Comme Napoléon, ses deux successeurs ont la même conviction qu’à chaque peuple correspond une Constitution. « Non seulement un même système ne peut convenir à tous les peuples, écrit Louis-Napoléon, mais les lois doivent se modifier avec les générations, avec les circonstances, plus ou moins difficiles[5] ». Et encore : « Une Constitution doit être faite uniquement pour la nation à laquelle on veut l’adapter. Elle doit être comme un vêtement qui, pour être bien fait, ne doit aller qu’à un seul homme[6] ». Charles de Gaulle lui fait écho : « Des Grecs, jadis, demandaient au sage Solon : « Quelle est la meilleure Constitution » ? Il répondait : « Dites-moi d’abord pour quel peuple et à quelle époque[7] ».

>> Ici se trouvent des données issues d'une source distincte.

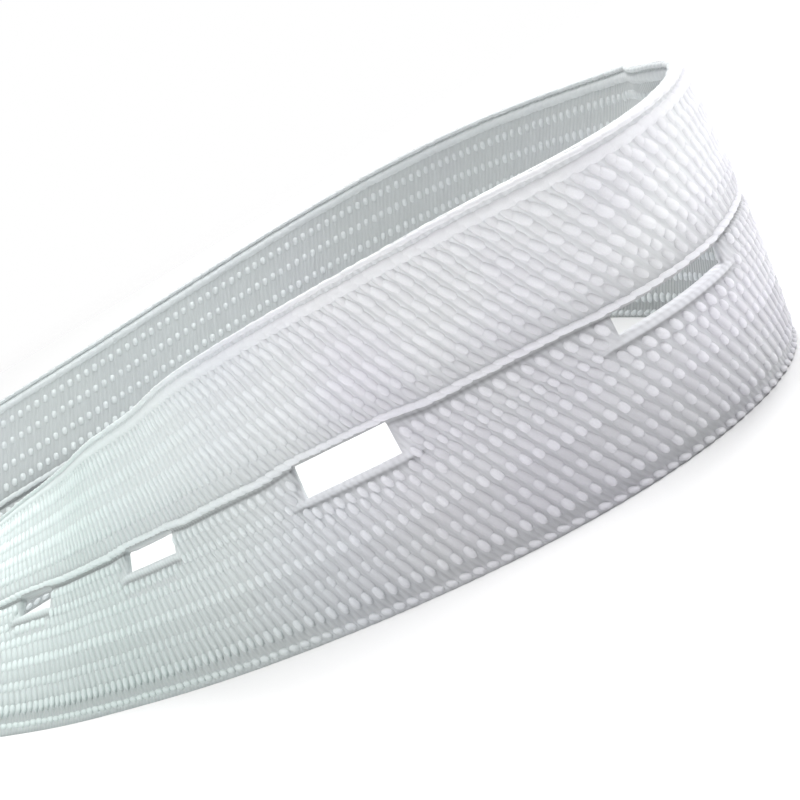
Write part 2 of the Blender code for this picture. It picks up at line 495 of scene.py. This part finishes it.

[1] La comparaison se fait généralement deux à deux. Alors que Patrice Gueniffey a donné Napoléon et De Gaulle. Deux héros français (Paris, Perrin, 2017) et que Francis Choisel compare Napoléon III et De Gaulle dans Bonapartisme et gaullisme (Paris, Albatros, 1987), nous préparons avec Pierre Branda, un Napoléon et Napoléon III. Destins croisés pour Perrin.

[2] Respectivement, 40 et 62 ans dans le premier cas, 53 ans et 78 dans le second, contre 30 et 45 ans.

[3] Charles de Gaulle, Mémoires d’espoir, Paris, Plon, 1970, rééd. Omnibus, 1996, tome 2, chapitre 1er, p. 237.

[4] René Rémond, Les Droites en France, Paris, Aubier-Montaigne, 1982 [1954], et Francis Choisel, ouv. cité.

[5] Considérations politiques et militaires sur la Suisse [1833], Napoléon III, Œuvres, Paris, Plon et Amyot, 1869, t. 2, p. 341.

[6] Des Idées napoléoniennes, chapitre 3 [1839], dans Napoléon III, Œuvres, ouv. cité, t. I, p. 98-99.

[7] Discours de Bayeux du 16 juin 1946, Mémoires d’espoir et allocutions et messages, ouv. cité, rééd., Omnibus, 1996, p. 314.